We have to have a system of micropayments for print information.

You obviously haven't seen this topic yet:

http://wikipediareview.com/index.php?showtopic=23313&

Saw the topic but hadn't clicked on the blog. Interesting the real upheavals around 1500. Didn't know a lot of that. However, what he tosses off about micropayments is wrong. It's not that they only work when there's no competing business model. Near-micropayments work with iTunes ONLY because they sued the crap out of all competing "business models" and refused to release material to them, like a cartel. It worked well enough, but it was brutal through the Napster-phase.
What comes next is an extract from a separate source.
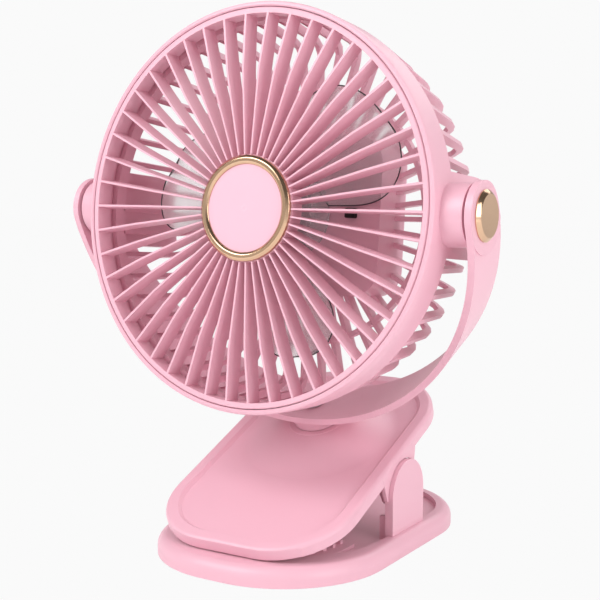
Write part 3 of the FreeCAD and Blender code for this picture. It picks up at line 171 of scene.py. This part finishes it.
def dressed_copy(node, material, soften=0.0, sharp=32.0, reshape=None, cuts=(), rides=True):
    """The node's own shape, merged, with its true edges kept and lightly broken.

    It is cut across the object at each y in cuts, in mm, then each point goes
    where reshape puts it. With rides false, the piece is not attached to its body.
    """
    source = frame["nodes"][node]
    mesh = source.data.copy()
    mesh.name = node + "_shape"
    shape = bmesh.new()
    shape.from_mesh(mesh)
    weld(shape, MERGE)
    for cut in cuts:
        everything = shape.verts[:] + shape.edges[:] + shape.faces[:]
        bmesh.ops.bisect_plane(shape, geom=everything, plane_co=(0, cut / 1000, 0), plane_no=(0, 1, 0))
    if reshape:
        for vertex in shape.verts:
            vertex.co = reshape(vertex.co.copy())
        weld(shape, MERGE_AGAIN)
    for face in shape.faces:
        face.smooth = True
    for edge in shape.edges:
        if len(edge.link_faces) != 2 or edge.calc_face_angle(0.0) > math.radians(sharp):
            edge.smooth = False
    shape.to_mesh(mesh)
    shape.free()
    mesh.materials.clear()
    mesh.materials.append(material)
    piece = linked(node + "_piece", mesh)
    if soften:
        bevel = piece.modifiers.new("broken_edges", "BEVEL")
        bevel.width = soften
        bevel.segments = 2
        bevel.limit_method = "ANGLE"
        bevel.angle_limit = math.radians(sharp)
        bevel.harden_normals = False
    body = next(b for b, names in frame["record"]["behaviour"]["bodies"].items() if node in names)
    if rides:
        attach(piece, body)
    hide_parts(node)
    return piece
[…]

Think it can't happen for smaller bits? Try to find your favorite Gary Larson Farside cartoon on the internet. Except for a few demonstrative exceptions (Thagomizer), and some recent piracies, you won't find most of them. On a Google image search I see perhaps 1%, and many of them are pirated and recent. They won't last. And it's not that I can't photoscan my entire set of books of Larson cartoons here and upload to my website. Like the Dodo Blog did with one of Larson's cartoons on the Dodo: http://www.dodo.blog.br/clever-dodos/

Now it's gone. Larson's people told them to remove it, and now you can't download it. There's just a poster saying it's been removed at request of Farside. This is a relentless war, but it's winnable because Larson's books still sell.

If that kind of thing happened relentlessly with ALL printed stuff (looking for text with google-like spiders) we would have a market. But we can't get a consensus to do it, so we're stuck. It may not always be this way. I'm hoping that we'll emerge out the other side with some way to pay print authors directly (and this includes journalists, historians, and other researchers who produce printed work product) but right now it doesn't exist. Which is what the blog notes about newspaper columns. They are in a Napster phase they can't get out of, because that social process was all decided before the bandwidth became available for music. And the decision was: printed stuff in article size SHOULD BE FREE.

Nobody knew what a monster they'd created.